The war creates a sense of urgency thereby it may successfully develop the taxation institution. J.Herbst argues that when the war is the main issue in the country, people are willing to pay the government so that the government may provide them with the security they need. He goes on to say that, war makes people to pay taxes voluntarily to the government thus creating and enforcing the tax institution that brings economic development. For example, J.Herbst claims that lack of wars in Africa did not create a sense of urgency and the people were not willing to pay taxes. One other author, Boaz argues that Africa States lack the external threats that prompted European rulers to boost taxation. Boaz reasons that higher taxation might occur without an actual war due to the presence of potential rivals. The threat of war can then push different states to expand their extractive capacity. This is because sustaining war is expensive and lack of proper planning and anticipation can lead a state into a debt crisis. Therefore, the process of state building will be crippled due to shortage of funds.

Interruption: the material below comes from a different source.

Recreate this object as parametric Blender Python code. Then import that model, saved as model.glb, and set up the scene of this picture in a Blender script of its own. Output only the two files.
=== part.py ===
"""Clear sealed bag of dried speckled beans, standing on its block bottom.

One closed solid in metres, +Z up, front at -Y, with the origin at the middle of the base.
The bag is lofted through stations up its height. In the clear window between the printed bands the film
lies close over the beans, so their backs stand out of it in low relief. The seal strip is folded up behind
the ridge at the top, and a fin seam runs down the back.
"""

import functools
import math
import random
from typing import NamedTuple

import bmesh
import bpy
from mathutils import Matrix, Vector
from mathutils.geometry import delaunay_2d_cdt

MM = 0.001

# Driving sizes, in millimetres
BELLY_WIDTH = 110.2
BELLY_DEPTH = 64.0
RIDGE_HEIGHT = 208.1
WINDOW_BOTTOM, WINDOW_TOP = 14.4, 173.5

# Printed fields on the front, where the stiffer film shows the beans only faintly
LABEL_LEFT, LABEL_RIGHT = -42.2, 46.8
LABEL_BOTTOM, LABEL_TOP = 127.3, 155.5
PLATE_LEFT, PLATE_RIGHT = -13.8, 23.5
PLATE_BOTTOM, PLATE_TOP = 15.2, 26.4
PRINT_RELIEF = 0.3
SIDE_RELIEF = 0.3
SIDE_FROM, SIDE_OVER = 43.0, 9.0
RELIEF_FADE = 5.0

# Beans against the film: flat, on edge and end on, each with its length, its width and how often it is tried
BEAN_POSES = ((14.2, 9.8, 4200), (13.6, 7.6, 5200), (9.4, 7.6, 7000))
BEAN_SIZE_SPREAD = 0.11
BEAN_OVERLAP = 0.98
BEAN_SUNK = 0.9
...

Secondly, state-building process needs good governance. Despite the presence of enough economic resources, lack of effective governance impedes the success and completion of the state building process. Francis Fukuyama (2004) argues that state building should involve ‘The creation of the new government institutions and the strengthening of existing ones’. Therefore, this is possible only by good governance and an enforcement mechanism of the vital institutions including economic institutions of government. Dorussen goes on to say, “that good governance is at least as important as economic development for the prospects of state formation”. The capacity of governance has a crucial effect on ethnic conflicts and in dealing with minority grievances. The basic argument is that economic and political discrimination signals the weakness of a central government and is, thus, more likely to lead to further intensification of civil conflict.
Additionally, the effect of war on the state building process can be seen in terms of governance. Besides the advantage of war on the taxing process, it creates ideological glue, which brings people under one ideology. J.Herbst (1990) calls the process “consolidation” where the people by external threats come up together under single governance leading to improvement of administrative capability of government. Government with the aim of nation-state building usually uses this ideological glue.
Moreover, Africa’s artificially drawn frontiers made the same nation be divided into two different countries faced with violation of ethnic regional lines. Such a nation can change its destiny by war and create its own borders.
Effective governance by its nature will lead to peace in those countries, which once have had war in their history to achieve state-building process. Effective governance is the result of that war process, which eventually leads to peace as the final stage. One good example can be Europe, which in the process of state building has had various wars, which led to economic development and effective governance, however, currently there is stability and peace in that region.
Hypothesis
War creates necessary condition for two essential elements of state building; economic development and successful governance and these three concepts are interrelated among each other.
Research objective and research questions
How are these three concepts interrelated?
Methodology
Data for this study will be obtained using secondary sources to find how war affects the effective state building process.
Conclusion
War adversely affects a state, but the aftermath developments may rebuild a state to a position it had never attained before. However, it should not be forgotten that war making, extraction, and capital accumulation interacted to shape European state making.To a lesser degree, war-making likewise resulted to state-making via the expansion of military docket itself, as a ranked army, war industries, sustaining bureaucracies and (rather later) schools developed within the state infrastructure. All of these developments checked possible rivals and opponents. In the process of making war, extracting possessions, and building up state infrastructure, the managers of states created alliances with particular social classes.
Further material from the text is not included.